• _WHAT YOU SHOULD DO_: Write the records out again, precisely as they stand.

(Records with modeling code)
— Begin —
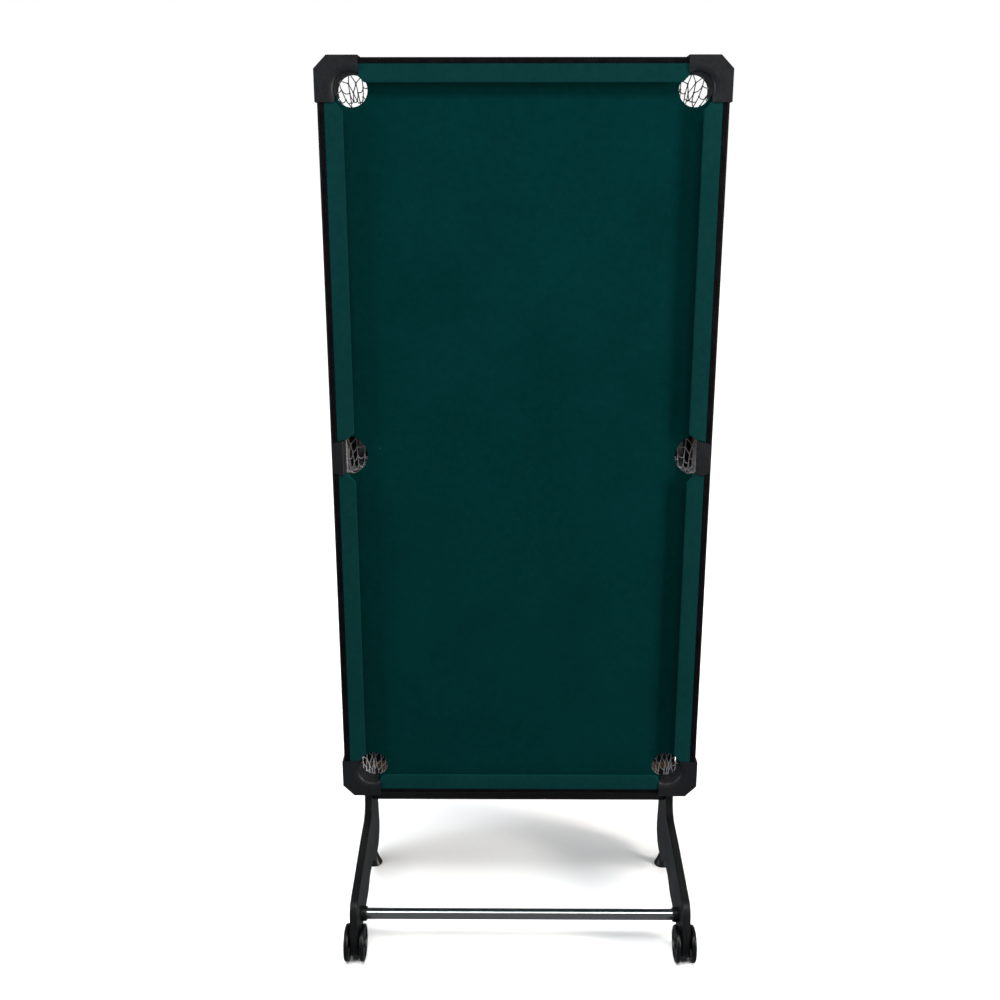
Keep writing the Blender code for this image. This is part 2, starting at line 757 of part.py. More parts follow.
def star_knob(name, side, pivot_z):
    """A five-lobed hand knob with its stud, which passes through the apron, the leg and the nut."""
    outline = []
    for k in range(30):
        angle = 2 * math.pi * k / 30
        radius = KNOB_RADIUS + KNOB_WAVE * math.cos(KNOB_LOBES * angle)
        outline.append((PIVOT_Y + radius * math.cos(angle), pivot_z + radius * math.sin(angle)))
    low, high = sorted((side * KNOB_FROM, side * KNOB_TO))
    knob = prism(name, outline, "X", low, high, "knob_plastic")
    bevelled(knob, 0.0025)
    ends = sorted((side * STUD_END, side * (KNOB_FROM + 0.006)))
    combine(knob, rod(f"{name}_stud", "X", (0, PIVOT_Y, pivot_z), STUD_RADIUS, *ends), "UNION")
    return knob


def hex_nut(name, side, pivot_z):
    """A six-sided nut set against the inner face of a leg."""
    outline = arc((PIVOT_Y, pivot_z), NUT_RADIUS, 0, math.radians(300), 5)
    low, high = sorted((side * NUT_FROM, side * NUT_TO))
    nut = prism(name, outline, "X", low, high, "zinc_steel")
    drill = rod(f"{name}_drill", "X", (0, PIVOT_Y, pivot_z), STUD_HOLE, low - 0.01, high + 0.01)
    combine(nut, drill, "DIFFERENCE")
    return nut


def make_table(tilt_axis):
    """Everything that turns with the playing surface."""
    made = make_bed() + make_cushions() + make_trims() + make_nets() + make_aprons()
    for side_name in SIDES:
        made.append(make_side_casting(side_name))
        for end_name in ENDS:
            made.append(make_corner_casting(side_name, end_name))
    for piece in made:
        hang(piece, tilt_axis)


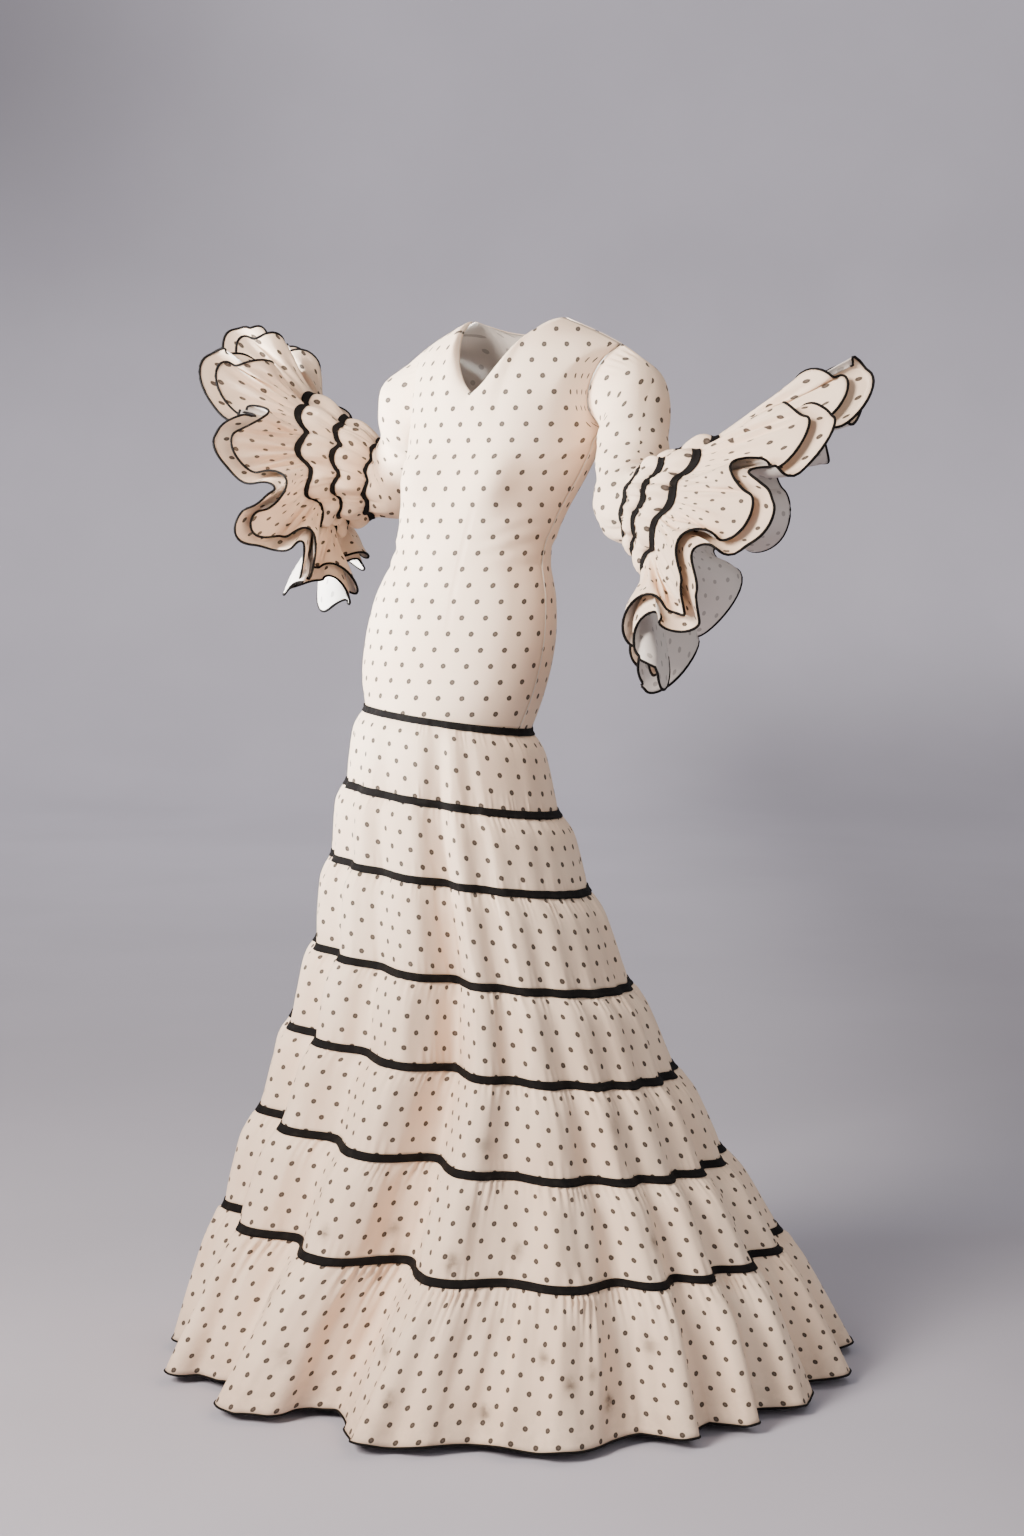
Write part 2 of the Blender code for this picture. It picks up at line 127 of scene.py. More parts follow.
— End —
• _RESPONSE FOR THIS EXERCISE_:
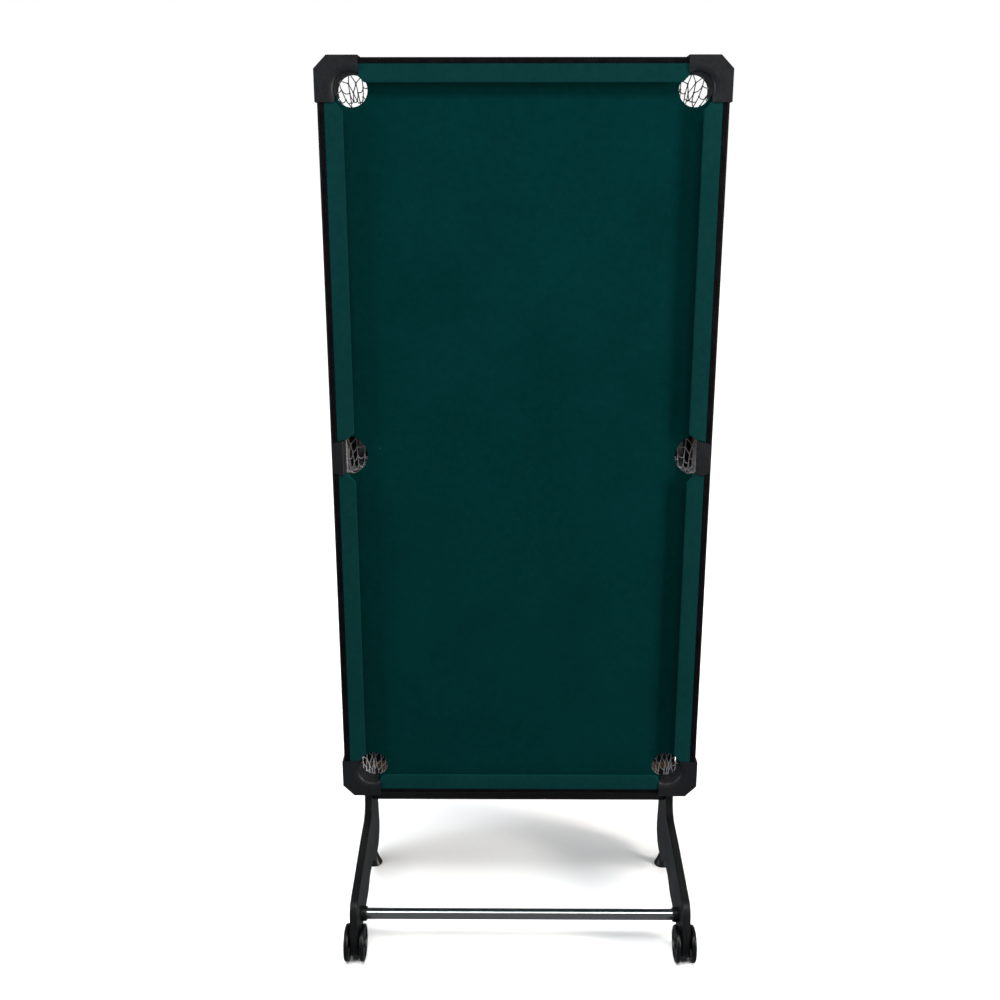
Keep writing the Blender code for this image. This is part 2, starting at line 757 of part.py. More parts follow.
def star_knob(name, side, pivot_z):
    """A five-lobed hand knob with its stud, which passes through the apron, the leg and the nut."""
    outline = []
    for k in range(30):
        angle = 2 * math.pi * k / 30
        radius = KNOB_RADIUS + KNOB_WAVE * math.cos(KNOB_LOBES * angle)
        outline.append((PIVOT_Y + radius * math.cos(angle), pivot_z + radius * math.sin(angle)))
    low, high = sorted((side * KNOB_FROM, side * KNOB_TO))
    knob = prism(name, outline, "X", low, high, "knob_plastic")
    bevelled(knob, 0.0025)
    ends = sorted((side * STUD_END, side * (KNOB_FROM + 0.006)))
    combine(knob, rod(f"{name}_stud", "X", (0, PIVOT_Y, pivot_z), STUD_RADIUS, *ends), "UNION")
    return knob


def hex_nut(name, side, pivot_z):
    """A six-sided nut set against the inner face of a leg."""
    outline = arc((PIVOT_Y, pivot_z), NUT_RADIUS, 0, math.radians(300), 5)
    low, high = sorted((side * NUT_FROM, side * NUT_TO))
    nut = prism(name, outline, "X", low, high, "zinc_steel")
    drill = rod(f"{name}_drill", "X", (0, PIVOT_Y, pivot_z), STUD_HOLE, low - 0.01, high + 0.01)
    combine(nut, drill, "DIFFERENCE")
    return nut


def make_table(tilt_axis):
    """Everything that turns with the playing surface."""
    made = make_bed() + make_cushions() + make_trims() + make_nets() + make_aprons()
    for side_name in SIDES:
        made.append(make_side_casting(side_name))
        for end_name in ENDS:
            made.append(make_corner_casting(side_name, end_name))
    for piece in made:
        hang(piece, tilt_axis)


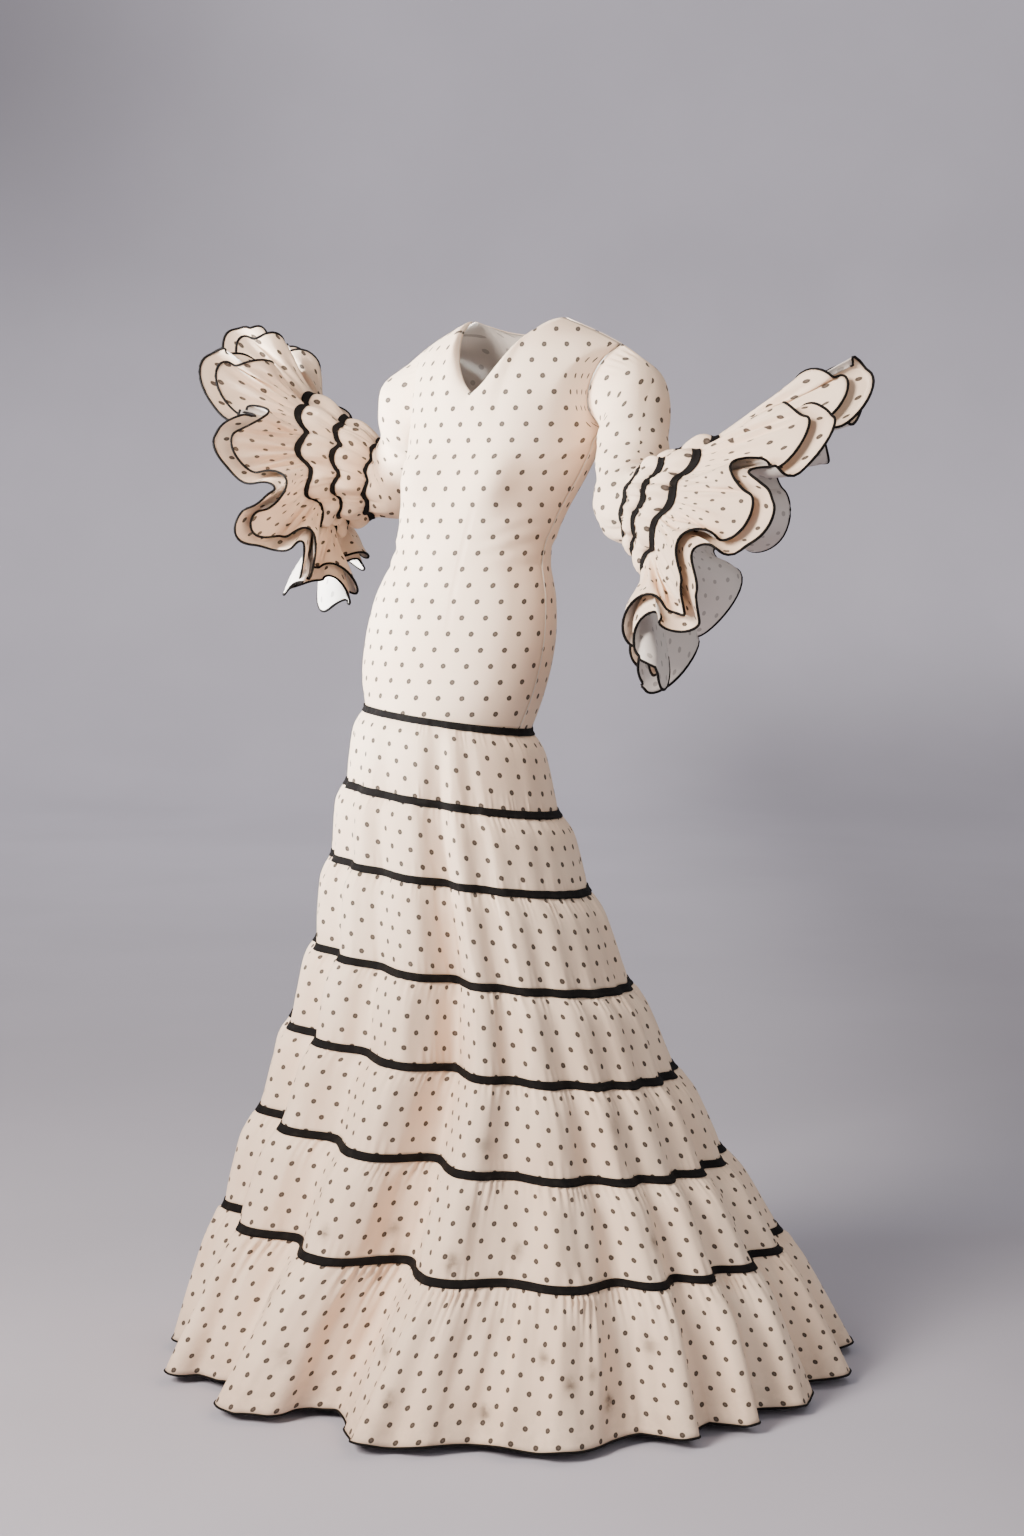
Write part 2 of the Blender code for this picture. It picks up at line 127 of scene.py. More parts follow.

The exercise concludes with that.